За что же Лурье так «придирается» к Пушкину, напоминает нам все его просчеты, неверные шаги, сомнительные поступки? И Пушкин у него даже пишет донос или осведомительную записку на Мицкевича, и противоречит себе, называя Полевого то якобинцем (выдавая его тем самым Николаю и Бенкендорфу), то агентом III отделения.
Лурье восхищается пасквилем Полевого на Юсупова и Пушкина, пасквилем, который кажется мне мерзким не только потому, что отвратителен любой пасквиль, но прежде всего потому, что не представляю себе человека, любящего стихи и способного так унизить Пушкина. Любя поэта, прощаешь ему ошибки и опрометчивые поступки. Полевой стихов не любил. Лурье стихи любит и слышит, но все-таки замечу, что допускает очевидные срывы. Ему, например, кажутся сомнительными строки:
А по-моему, это прекрасно. Один брошенный парик чего стоит! Этот жест так выразителен! «Ничего не понимаю, – пишет Лурье, – как это – садился за пир на треножник?» Да очень просто. Треножник – иносказание, а не стул. Достаточно вспомнить другие пушкинские стихи: «…Так пускай толпа его бранит ‹…› И в детской резвости колеблет твой треножник» – чтобы все встало на свои места. Не стул, а «философская проповедь», любимое дело.
И еще. Все-таки не понимаю, как можно любить Полевого с его четырьмя десятками пьес, одна другой хуже, – и сам же Лурье пересказывает жуткое их содержание, один «Дедушка» чего стоит! А письмо Полевого к жене с рассказом об успехе пьесы, о восторгах царя, о перстне, пожалованном ему, – давно не читал ничего более смешного! А в данном случае еще и разоблачительного: уж очень явственно проступают все «замечательные» качества Полевого из этого письма:
«Начался “Дедушка” – все загремело, и когда пошла вторая половина пьесы, – это были просто гром, крик, “ура”! Видно было, что Государь наслаждался этим неподдельным голосом народа; он был весел, хлопал, смеялся. – “Полевой дал мне семейный праздник!” – сказал Государь потом. ‹…› Можешь судить, какое впечатление произвело всё это! Весь Петербург заговорил: все мне сделались теперь друзьями; многие причли меня просто в гении» (с. 329–330).

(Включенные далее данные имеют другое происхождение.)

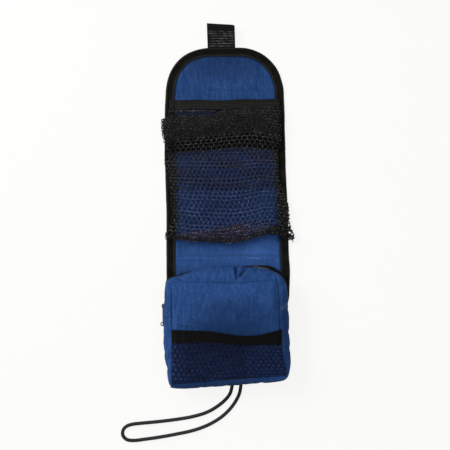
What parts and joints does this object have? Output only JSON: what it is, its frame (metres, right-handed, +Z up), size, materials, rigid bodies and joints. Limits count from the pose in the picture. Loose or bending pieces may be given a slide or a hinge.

И еще не понимаю, как при этом можно презирать Вяземского за то, что он сменил либерализм молодых лет на консерватизм позднего возраста: человек не стоит на месте, жизнь тоже, а старый Вяземский насмотрелся на народных демократов (Добролюбов, Чернышевский и др.), и они были похожи, напомнили ему Полевого. А разве Грибоедов, при всем своем презрении к Фамусовым и Скалозубам, не пошел на службу к царю? И как можно свысока писать о Вяземском – авторе умнейших, бесценных записных книжек о своем времени, а главное – прекрасном поэте? – несколько его старческих, предсмертных стихотворений навсегда останутся в русской поэзии, это ее нетленный запас.
И последнее – Герцен. У Лурье получается, что «Былое и думы» – это книга о трусости Герцена, «о том, как он не принял вызова на дуэль» – и это повторено дважды! А мне-то казалось, что «Былое и думы» – книга о России, о детстве и юности, о крепостном праве и борьбе за свободу, книга о любви, большой и несчастной, а Гервег, на мой взгляд, пошляк и негодяй. Как можно встать на его сторону? Непонятно. И ведь Саня преклоняется перед Лидией Чуковской! Ну что бы она, так любившая Герцена и писавшая о нем, сказала, прочитав такое:
«Минуточку! – говорит Александр Иванович и отбегает к соседней могиле. Возвращается с длинным, выше его роста, осиновым колом, очевидно, припрятанным заранее. Погружает его в свеженасыпанный бугор с таким расчетом, чтобы острие пришлось мертвецу против сердца. – Подайте мне вон тот обломок плиты! – И замахивается. И бьет…»
Что мне напоминает эта макаберная сцена? Что-то из Гоголя. Александр Герцен в роли Вия.
Как я рад, что Тютчев ничего не сказал о Полевом. Можно представить, как бы ему тогда досталось от Сани: ведь он дружил с Бенкендорфом, написал брошюру «Россия и Европа», так угодившую царю и т. д. Вообще, как сказал бы Венедикт Ерофеев, тоже «был мракобесом».